1) That's Hugh Dillon. Who not only likes carrots, but is evidently nasty to his poor boyfriend Callum. Poor man, make one homo-emotionally-charged film with another actor and you're marked for life.

It may eventually be replaced by another Hugh icon... I'm like that.

2) In fact, the therapist asked rather worriedly if I was driving, but I wasn't (what and lose my parking space in front of my house -- not to mention that I came over straight from work!)

3) Oh, yes, there's a bus -- in fact there are busES. But once I'm in Davis it makes good sense to walk the rest of the way, not to mention saving $0.90....

[identity profile] makaidiver.livejournal.com 2004-06-23 11:00 am (UTC)(link)
Go you! Think how good it'll feel to get that energy out.
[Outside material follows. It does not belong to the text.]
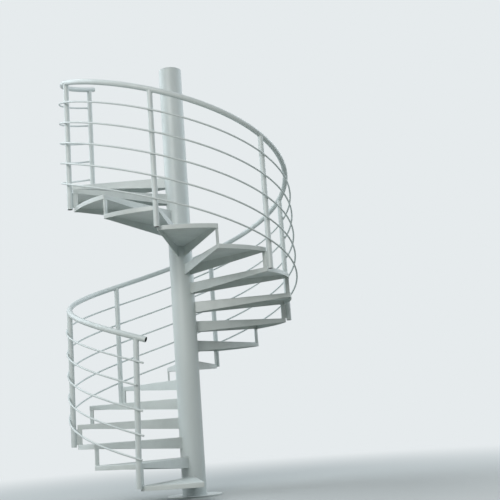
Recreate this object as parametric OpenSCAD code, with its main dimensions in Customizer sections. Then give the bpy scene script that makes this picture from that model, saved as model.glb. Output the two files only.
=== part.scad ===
// Spiral staircase, welded steel, painted white
// Origin on the pole axis at ground level, Z up, millimetres
// Climbs clockwise seen from above, first nosing toward -Y

/* [Stair layout] */
// Number of treads
tread_count = 17; // [6:1:20]
// Height from one tread to the next
riser_h = 176; // [150:1:220]
// Turn from one tread to the next, in degrees
step_angle = 28.8; // [20:0.1:36]

/* [Centre pole] */
// Outside diameter of the centre pole
pole_d = 219; // [150:1:300]
// Wall thickness of the centre pole
pole_wall = 8; // [4:0.5:16]
// Height of the pole top above the ground
pole_top = 4083; // [3000:1:5000]
// Thickness of the plate that closes the pole top
cap_t = 8; // [4:1:20]

/* [Base plate] */
// Diameter of the round base plate
base_d = 500; // [360:5:700]
// Thickness of the base plate
base_t = 12; // [8:1:30]
// Number of anchor bolt holes
anchor_count = 6; // [4:1:8]
// Diameter of each anchor bolt hole
anchor_d = 18; // [12:1:26]
// Diameter of the circle the anchor holes sit on
anchor_pcd = 420; // [280:5:640]

/* [Treads] */
// Radius of the outer edge of the treads
tread_r = 1017; // [700:1:1300]
// Thickness of the folded sheet
sheet_t = 5; // [3:0.5:8]
// Depth of the side flanges at the pole
flange_in = 100; // [60:1:150]
// Depth of the side flanges and lip at the outer edge
flange_out = 40; // [25:1:80]
// Length of the outer part of the flange with an even depth
flange_flat = 60; // [30:1:120]

/* [Struts between treads] */
// Radial width of the flat bar
strut_w = 35; // [20:1:60]
// Thickness of the flat bar
strut_t = 14; // [8:1:30]
// Distance from the tread edge in to the flat bar
strut_inset = 5; // [2:0.5:20]

/* [Rail posts] */
// Number of treads from one post to the next
post_every = 2; // [1:1:3]
// Outside diameter of the posts
post_d = 48.3; // [25:0.1:60]
// Wall thickness of the posts
post_wall = 3; // [2:0.5:5]
// Clear gap between the tread edge and the posts
post_gap = 11; // [2:0.5:60]
// How far each post hangs below its tread surface
post_drop = 20; // [0:1:60]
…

There's a herd of white deer in Pt. Reyes, a genetic kink. They hang out in a particular meadow on the Bear Valley Trail that's a half way point, with restrooms, log benches on the hill and the like. They can be seen often late in the afternoon.

It's interesting that the railroad has become a wildlife corridor. I know there's a whole body of knowledge out there on wildlife corridors, but all I know is that it's obvious to me how they are valuable to critters, that flying to/fro DC, one can look down and see how/where wildlife would be marooned by the way fields are carved out of the woods, and that it seems that Great Britain got it right by having lots & lots of hedgerows.

late again...

[identity profile] mira-jane.livejournal.com 2004-06-27 10:50 pm (UTC)(link)

i meant to reply to you about your first post of 'maybe therapy...' i'm glad you've decided to go.

i went back to therapy in march of 2003 after a break of a few yrs. i tend to go back to it whenever i've gone thru a lot of $hit in my life and need someone to help me read the roadmaps of life.

i love nature spottings. bluebirds and crows are returning to long island after west nile killed off most of them a few yrs ago. and a redtailed hawk has set up housekeeping very near my house, i see him every evening while he does his version of grocery shopping.